EXERCISE DIRECTIONS: Will you quote precisely the lines that run from the top of the material below to the line containing "of the frame", both ends included?

CAD and scene scripts
================
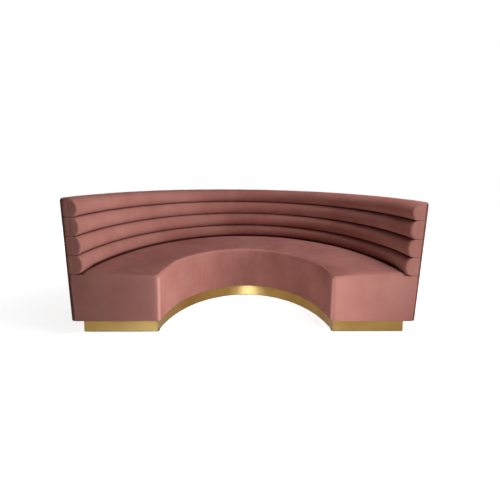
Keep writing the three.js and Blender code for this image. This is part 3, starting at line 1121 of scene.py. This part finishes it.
hidden_finishes = {
    "plywood": make_plywood("birch_plywood"),
    "steel": make_steel("zinc_plated_steel"),
    "nylon": make_nylon("black_nylon"),
    "black_cloth": make_black_cloth("black_non_woven_cloth"),
}
print("finishes of the hidden pieces:", *hidden_finishes)

# %% Dust cover
dust_low, dust_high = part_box("dust_cover")
dust_inset = 0.008
dust_outer = plinth_back_radius - dust_inset
dust_inner = plinth_front_radius + dust_inset
bm = ring_sheet(
    dust_inner,
    dust_outer,
    dust_low.z,
    dust_high.z,
    brass_steps,
    end_setback + dust_inset,
)
dust_cover = add_piece(
    bm, "dust_cloth", hidden_finishes["black_cloth"], ("dust_cover",), math.radians(30)
)

# %% Finish the pieces that keep their own shape
kept_parts = [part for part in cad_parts.values() if not part.hide_render]
for part in kept_parts:
    for slot in part.material_slots:
        slot.material = hidden_finishes[slot.material.name]
print(len(kept_parts), "pieces of the frame keep their own shape")

# %% [markdown]
# ## Floor, light and background
#
# Furniture is photographed on a roll of white paper, which runs down behind the piece and on under it, so
# that no edge of the floor shows. A curved sheet could be built for it. Here a flat floor does, because the
# camera is given a white background, and the floor adds its own glow to what it reflects, more of it
# further away, so that it keeps the soft shadow and still fades to white.

# %% Floor
floor_size = 30.0
floor_colour = (0.70, 0.70, 0.70, 1)
white = (1, 1, 1, 1)
near_glow = 0.80
glow_starts = 1.5  # metres from the centre of the arc
glow_full = 3.5
bm = bmesh.new()
bmesh.ops.create_grid(bm, x_segments=1, y_segments=1, size=floor_size / 2)
floor_mesh = bpy.data.meshes.new("floor")
bm.to_mesh(floor_mesh)
bm.free()
floor = bpy.data.objects.new("floor", floor_mesh)
scene.collection.objects.link(floor)


def seen_directly(tree):
    """One where a ray comes straight from the camera, or by way of a mirror or a glass."""
    rays = node(tree, "ShaderNodeLightPath").outputs
    either = math_node(tree, "MAXIMUM", rays["Is Camera Ray"], rays["Is Glossy Ray"])
    return math_node(tree, "MAXIMUM", either, rays["Is Transmission Ray"])


def under_the_plinth(tree):
    """One on the floor that the plinth covers, where no white may shine through the gap."""
    split = node(tree, "ShaderNodeSeparateXYZ", {"Vector": arc_coordinates(tree)}).outputs
    place = node(tree, "ShaderNodeTexCoord").outputs["Object"]
    y = node(tree, "ShaderNodeSeparateXYZ", {"Vector": place}).outputs["Y"]
    beyond = math_node(tree, "GREATER_THAN", split["Y"], plinth_front_radius)
    within = math_node(tree, "LESS_THAN", split["Y"], plinth_back_radius)
    behind = math_node(tree, "GREATER_THAN", y, arc_centre.y + end_setback)
    return math_node(tree, "MULTIPLY", math_node(tree, "MULTIPLY", beyond, within), behind)


pale = new_material("pale_floor")
tree = pale.node_tree
matt = node(tree, "ShaderNodeBsdfDiffuse", {"Color": floor_colour})
away = node(tree, "ShaderNodeSeparateXYZ", {"Vector": arc_coordinates(tree)}).outputs["Y"]
glow = spread(tree, away, glow_starts, glow_full, near_glow, 1.0)
bare = math_node(tree, "SUBTRACT", 1.0, under_the_plinth(tree))
glow_strength = math_node(tree, "MULTIPLY", glow, bare)
glowing = node(tree, "ShaderNodeEmission", {"Color": white, "Strength": glow_strength})
both = node(tree, "ShaderNodeAddShader", {0: matt.outputs[0], 1: glowing.outputs[0]})
shown = node(tree, "ShaderNodeMixShader", {0: seen_directly(tree), 1: matt.outputs[0], 2: both.outputs[0]})
finish_material(tree, shown)
floor_mesh.materials.append(pale)
print("floor", floor_size, "m across")

# %% [markdown]
# ## The world
#
# The studio gives the velvet almost no light from all round, so the lamps below do the modelling. Metal
# shows the room it stands in, and a tall window in front of the sofa gives the brass its one bright streak.
# A lamp could stand there, but it would also light the velvet. Here the window is a strip of the world that
# only shows in reflections.

# %% World
soft_strength = 0.02
window_middle = -0.05
window_half_width = 0.22
window_rise = 0.25
window_strength = 60.0
window_colour = (0.94, 1.32, 1.90, 1)
world = bpy.data.worlds.new("studio")
world.use_nodes = True
tree = world.node_tree
tree.nodes.clear()
soft = node(tree, "ShaderNodeBackground", {"Color": white, "Strength": soft_strength})
direction = node(tree, "ShaderNodeTexCoord").outputs["Generated"]
x, y, z = node(tree, "ShaderNodeSeparateXYZ", {"Vector": direction}).outputs
aside = math_node(tree, "SUBTRACT", x, window_middle)
narrow = spread(tree, math_node(tree, "ABSOLUTE", aside, 0.0), window_half_width, 0.0)
in_front = math_node(tree, "LESS_THAN", y, 0.0)
above_floor = spread(tree, z, 0.0, window_rise)
window = math_node(tree, "MULTIPLY", math_node(tree, "MULTIPLY", narrow, in_front), above_floor)
reflected = node(tree, "ShaderNodeLightPath").outputs["Is Glossy Ray"]
bright = math_node(tree, "MULTIPLY", math_node(tree, "MULTIPLY", window, reflected), window_strength)
paper = node(tree, "ShaderNodeBackground", {"Color": white, "Strength": 1.0})
daylight = node(tree, "ShaderNodeBackground", {"Color": window_colour, "Strength": bright})
both = node(tree, "ShaderNodeAddShader", {0: paper.outputs[0], 1: daylight.outputs[0]})
shown = node(tree, "ShaderNodeMixShader", {0: seen_directly(tree), 1: soft.outputs[0], 2: both.outputs[0]})
node(tree, "ShaderNodeOutputWorld", {"Surface": shown.outputs[0]})
scene.world = world
scene.view_settings.view_transform = "Standard"
print("window", window_half_width, "to each side, strength", window_strength)

# %% [markdown]
# ## The lamps
#
# The light comes low from the right, so the left wall of the arc is bright and the right one lies in shade.
# Soft boxes above fill the seat, two small ones in the mouth of the arc fill its walls, and one behind
# lights the outside back. One large lamp would be quicker, but its shade would be black. Only the lamp
# behind is mirrored in the brass, because the others would each leave a streak of their own.

# %% Lamps
sofa_middle = (0, 0, 0.45)
cool = (1.0, 1.14, 1.16)  # the key side is daylight, a little cooler than the fill


def add_lamp(name, place, size, power, target=sofa_middle, mirrored=False, colour=(1, 1, 1)):
    """A square soft box at a place, aimed at a target. It is mirrored in the brass only if asked."""
    data = bpy.data.lights.new(name, "AREA")
    data.shape = "SQUARE"
    data.size = size
    data.energy = power
    data.color = colour
    lamp = bpy.data.objects.new(name, data)
    lamp.visible_glossy = mirrored
    scene.collection.objects.link(lamp)
    aim = Vector(target) - Vector(place)
    lamp.matrix_world = Matrix.Translation(place) @ aim.to_track_quat("-Z", "Y").to_matrix().to_4x4()
    return lamp


add_lamp("key", (5.0, -3.4, 0.7), 1.2, 150, colour=cool)
add_lamp("side", (7.0, -2.0, 1.0), 1.6, 134, colour=cool)
add_lamp("top", (1.6, -1.2, 3.0), 1.2, 47)
add_lamp("above", (1.2, 0.0, 3.0), 1.0, 16)
add_lamp("mouth", (0.15, -1.4, 0.17), 0.3, 4.4)
add_lamp("mouth_right", (0.7, -1.55, 0.25), 0.3, 2.4)
add_lamp("behind", (-2.5, 4.5, 1.0), 2.0, 140, target=(0, 0.3, 0.5), mirrored=True)
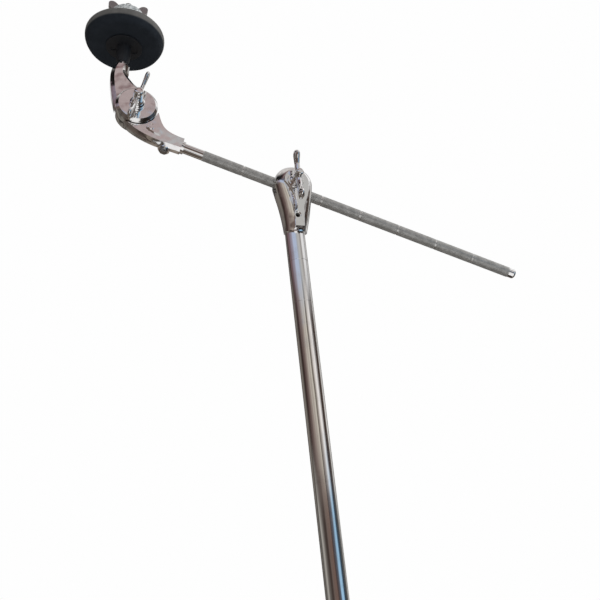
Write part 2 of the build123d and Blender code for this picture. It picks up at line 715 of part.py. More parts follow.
with BuildPart() as upper_arm:
    top_left = post_plane.from_local_coords((-HORN_HALF, 0, 0))
    top_right = post_plane.from_local_coords((HORN_HALF, 0, 0))
    left = (top_left.X - HINGE_X, top_left.Z - HINGE_Z)
    right = (top_right.X - HINGE_X, top_right.Z - HINGE_Z)
    with BuildSketch(hinge):
        with BuildLine():
            Spline((-22.4, -8.0), (-26.4, 10.0), (-28.3, 30.0), (-27.8, 48.0), left)
            Line(left, right)
            Spline(right, (-10.2, 48.5), (-6.2, 40.5), (1.0, 32.0), (12.0, 24.0), (20.0, 14.5))
            Polyline((20.0, 14.5), (0, 0), (-22.4, -8.0))
        make_face()
    extrude(amount=HORN_HALF, both=True)
    long_edges = upper_arm.edges().filter_by(lambda e: e.length > 36)
    chamfer(long_edges.filter_by(lambda e: abs(abs(e.center().Y) - HORN_HALF) < 0.1), 4.4)
    # room for the rear disc
    with BuildSketch(hinge.offset(DISC_SEAM + 3.0)):
        Circle(REAR_DISC_R + 1.4)
    extrude(amount=-20, mode=Mode.SUBTRACT)
    with BuildSketch(hinge.offset(-DISC_SEAM)):
        Circle(DISC_R)
    extrude(amount=-DISC_FRONT + DISC_SEAM)
    front_rim = upper_arm.edges().filter_by(GeomType.CIRCLE).filter_by(lambda e: abs(e.radius - DISC_R) < 0.1)
    chamfer(front_rim.sort_by(Axis.Y)[0], 3.0)
    # round top of the horn
    with BuildSketch(post_section.offset(-9)):
        Circle(HORN_HALF)
    extrude(amount=15)
    fillet(upper_arm.faces().sort_by(Axis((0, 0, 0), post_section.z_dir))[-1].edges(), 3.5)
    with BuildSketch(post_section.offset(-8)):
        Circle(POST_R)
    extrude(amount=30, mode=Mode.SUBTRACT)
    with BuildSketch(hinge):
        Circle(BOLT_R + FIT)
    extrude(amount=30, both=True, mode=Mode.SUBTRACT)
save(upper_arm, "upper_arm")

with BuildPart() as tilter_washer:
    with BuildSketch(hinge.offset(-DISC_FRONT)):
        Circle(8.4)
        Circle(BOLT_R + FIT, mode=Mode.SUBTRACT)
    extrude(amount=4.6)
    rim = tilter_washer.edges().filter_by(GeomType.CIRCLE).sort_by(Axis.Y)[:2]
    chamfer(rim.filter_by(lambda e: e.radius > 8), 1.5)
save(tilter_washer, "tilter_washer")

tilter_wing_bolt = wing_bolt(front(HINGE_X, HINGE_Z, DISC_FRONT - 4.7, 71), BOLT_R, 36.0, span=33.0)
save(tilter_wing_bolt, "tilter_wing_bolt")

with BuildPart() as tilter_nut:
    with BuildSketch(hinge.offset(-DISC_REAR)):
        RegularPolygon(7.4, 6)
    extrude(amount=-6.0)
    with BuildSketch(hinge.offset(-DISC_REAR - 6.0)):
        Circle(6.0)
    extrude(amount=-4.0, taper=25)
    with BuildSketch(hinge.offset(-DISC_REAR)):
        Circle(BOLT_R + FIT)
    extrude(amount=-8.0, mode=Mode.SUBTRACT)
save(tilter_nut, "tilter_nut")

# ---------------------------------------------------------------- cymbal seat
SLEEVE_TOP = PAD_Z[1] + 2 * FELT_T + 0.2
WASHER_T = 1.6                   # seat washer under the foam
BOSS_FOOT = 6.2                  # height of the washer's foot on the horn

with BuildPart() as cymbal_post:
    with BuildSketch(post_section.offset(-8)):
        Circle(POST_R)
    extrude(amount=POST_TIP + 8)
    chamfer(cymbal_post.faces().sort_by(Axis((0, 0, 0), post_section.z_dir))[-1].edges(), 1.0)
save(cymbal_post, "cymbal_post")

with BuildPart() as seat_washer:
    with BuildSketch(post_section.offset(PAD_Z[0] - WASHER_T)):
        Circle(21)
        Circle(POST_R + FIT, mode=Mode.SUBTRACT)
    extrude(amount=WASHER_T)
    # boss that stands on the horn
    with BuildSketch(post_section.offset(PAD_Z[0] - WASHER_T)):
        Circle(8.4)
        Circle(POST_R + FIT, mode=Mode.SUBTRACT)
    extrude(amount=-(PAD_Z[0] - WASHER_T - BOSS_FOOT))
    foot = seat_washer.faces().sort_by(Axis((0, 0, 0), post_section.z_dir))[0]
    chamfer(foot.edges().sort_by(SortBy.LENGTH)[-1], 2.0, 8.0, reference=foot)
    fillet(seat_washer.edges().filter_by(GeomType.CIRCLE).filter_by(lambda e: e.radius > 20), 0.6)
    for side in (1, -1):
        with BuildSketch(post_section.offset(PAD_Z[0] - WASHER_T)):
            with Locations((side * 12, 0)):
                RectangleRounded(7, 13, 3)
        extrude(amount=0.9, mode=Mode.SUBTRACT)
save(seat_washer, "seat_washer")

with BuildPart() as cymbal_sleeve:
    with BuildSketch(post_section.offset(PAD_Z[0])):
        Circle(6.2)
        Circle(POST_R + FIT, mode=Mode.SUBTRACT)
    extrude(amount=SLEEVE_TOP - PAD_Z[0])
save(cymbal_sleeve, "cymbal_sleeve")


def soft_ring(radius, bottom, thick, edge):
    """Plain ring of foam or felt round the sleeve."""
    with BuildPart() as ring:
        with BuildSketch(post_section.offset(bottom)):
            Circle(radius)
        extrude(amount=thick)
        fillet(ring.edges().filter_by(GeomType.CIRCLE), edge)
        with BuildSketch(post_section.offset(bottom - 1)):
            Circle(6.5)
        extrude(amount=thick + 2, mode=Mode.SUBTRACT)
    return ring


with BuildPart() as foam_pad:
    with BuildSketch(post_section.offset(PAD_Z[0] + 0.1)):
        Circle(PAD_R)
    extrude(amount=PAD_Z[1] - PAD_Z[0] - 0.2)
    rims = foam_pad.edges().filter_by(GeomType.CIRCLE).sort_by(Axis((0, 0, 0), post_section.z_dir))
    underside = foam_pad.faces().sort_by(Axis((0, 0, 0), post_section.z_dir))[0]
    chamfer(rims[0], PAD_BEVEL[0], PAD_BEVEL[1], reference=underside)
    fillet(rims[-1], 4.0)
    with BuildSketch(post_section.offset(PAD_Z[0] - 1)):
        Circle(6.5)
    extrude(amount=PAD_Z[1] - PAD_Z[0] + 2, mode=Mode.SUBTRACT)
save(foam_pad, "foam_pad")
lower_felt = soft_ring(FELT_R, PAD_Z[1] + 0.1, FELT_T - 0.2, 2.0)
save(lower_felt, "lower_felt")
upper_felt = soft_ring(FELT_R, PAD_Z[1] + FELT_T + 0.1, FELT_T - 0.2, 2.0)
save(upper_felt, "upper_felt")

NUT_SEAT = SLEEVE_TOP + 0.3
with BuildPart() as wing_nut:
    nut_plane = post_section.offset(NUT_SEAT)
    with BuildSketch(nut_plane):
        Circle(9.0)
    extrude(amount=2.0)
    with BuildSketch(nut_plane.offset(2.0)):
        Circle(7.0)
    extrude(amount=8.0, taper=6)
    nut_origin = post_plane.from_local_coords((0, NUT_SEAT, 0))
    blade_plane = Plane(origin=nut_origin, x_dir=post_plane.x_dir, z_dir=post_plane.z_dir)
    for side in (1, -1):
        with BuildSketch(blade_plane):
            with BuildLine():
                Spline((side * 3.0, 2.0), (side * 11.0, 2.2), (side * 18.5, 3.0), (side * 22.4, 7.0),
                       (side * 22.0, 14.6), (side * 17.5, 15.4), (side * 10.5, 9.6), (side * 3.0, 8.6))
                Line((side * 3.0, 8.6), (side * 3.0, 2.0))
            make_face()
        extrude(amount=2.6, both=True)
    with BuildSketch(post_section.offset(NUT_SEAT - 1)):
        Circle(POST_R + FIT)
    extrude(amount=40, mode=Mode.SUBTRACT)
save(wing_nut, "wing_nut")
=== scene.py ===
import json
import math

import bmesh
import bpy
from mathutils import Matrix, Vector, noise


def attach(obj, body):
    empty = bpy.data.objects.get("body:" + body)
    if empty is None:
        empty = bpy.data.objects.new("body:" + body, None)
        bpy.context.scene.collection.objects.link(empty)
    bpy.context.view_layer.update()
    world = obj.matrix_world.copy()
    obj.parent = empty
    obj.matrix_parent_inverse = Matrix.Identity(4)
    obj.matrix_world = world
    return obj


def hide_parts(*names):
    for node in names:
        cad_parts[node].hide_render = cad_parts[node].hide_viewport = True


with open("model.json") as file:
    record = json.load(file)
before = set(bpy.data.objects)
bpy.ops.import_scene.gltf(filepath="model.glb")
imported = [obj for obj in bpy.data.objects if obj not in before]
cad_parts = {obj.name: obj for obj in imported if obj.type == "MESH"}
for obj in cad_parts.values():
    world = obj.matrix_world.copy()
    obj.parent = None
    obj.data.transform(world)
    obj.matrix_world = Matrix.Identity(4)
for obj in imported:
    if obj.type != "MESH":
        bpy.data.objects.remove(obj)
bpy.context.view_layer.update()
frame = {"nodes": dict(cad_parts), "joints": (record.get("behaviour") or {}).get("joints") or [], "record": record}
NODES = frame["nodes"]
JOINTS = {joint["name"]: joint for joint in frame["joints"]}

MM = 0.001


# ---------------------------------------------------------------- places taken from the frame
def joint_point(name):
    return Vector(JOINTS[name]["pos_m"])


def joint_axis(name):
    return Vector(JOINTS[name]["axis"]).normalized()


def axes(origin, along, sideways):
    """Matrix whose local z runs along a direction and whose local x is as near to sideways as it can be."""
    z = along.normalized()
    x = (sideways - sideways.dot(z) * z).normalized()
    y = z.cross(x)
    return Matrix.Translation(origin) @ Matrix((x, y, z)).transposed().to_4x4()


PIVOT = joint_point("boom_tilt")
BOOM_AXIS = joint_axis("boom_slide")            # from the pivot towards the cymbal
POST_BASE = joint_point("wing_nut_turn")
POST_AXIS = joint_axis("wing_nut_turn")
FRONT = Vector((0, -1, 0))                      # the side of the wing bolts

POST = axes(POST_BASE, POST_AXIS, FRONT)

# foam seat and felts in millimetres, with heights along the post
PAD_R = 46.3
PAD_LOW, PAD_HIGH = 31.6, 49.3
PAD_BEVEL = (4.6, 9.0)                          # the foam narrows towards its underside
PAD_LIT_RIM = (6.9, 9.4)                            # at this height the dark foam gives way to a paler rim colour: painted light on the side wall, with a little wear
FELT_R = 20.0
FELT_T = 16.3
SOFT_BORE = 6.5
SOFT_GAP = 0.1                                  # room between two soft pieces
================
FINISHED ANSWER:
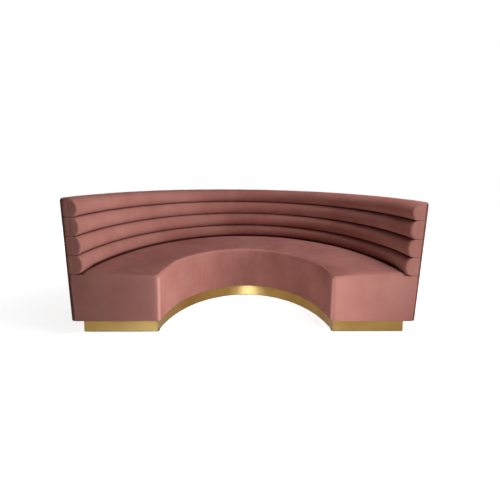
Keep writing the three.js and Blender code for this image. This is part 3, starting at line 1121 of scene.py. This part finishes it.
hidden_finishes = {
    "plywood": make_plywood("birch_plywood"),
    "steel": make_steel("zinc_plated_steel"),
    "nylon": make_nylon("black_nylon"),
    "black_cloth": make_black_cloth("black_non_woven_cloth"),
}
print("finishes of the hidden pieces:", *hidden_finishes)

# %% Dust cover
dust_low, dust_high = part_box("dust_cover")
dust_inset = 0.008
dust_outer = plinth_back_radius - dust_inset
dust_inner = plinth_front_radius + dust_inset
bm = ring_sheet(
    dust_inner,
    dust_outer,
    dust_low.z,
    dust_high.z,
    brass_steps,
    end_setback + dust_inset,
)
dust_cover = add_piece(
    bm, "dust_cloth", hidden_finishes["black_cloth"], ("dust_cover",), math.radians(30)
)

# %% Finish the pieces that keep their own shape
kept_parts = [part for part in cad_parts.values() if not part.hide_render]
for part in kept_parts:
    for slot in part.material_slots:
        slot.material = hidden_finishes[slot.material.name]
print(len(kept_parts), "pieces of the frame keep their own shape")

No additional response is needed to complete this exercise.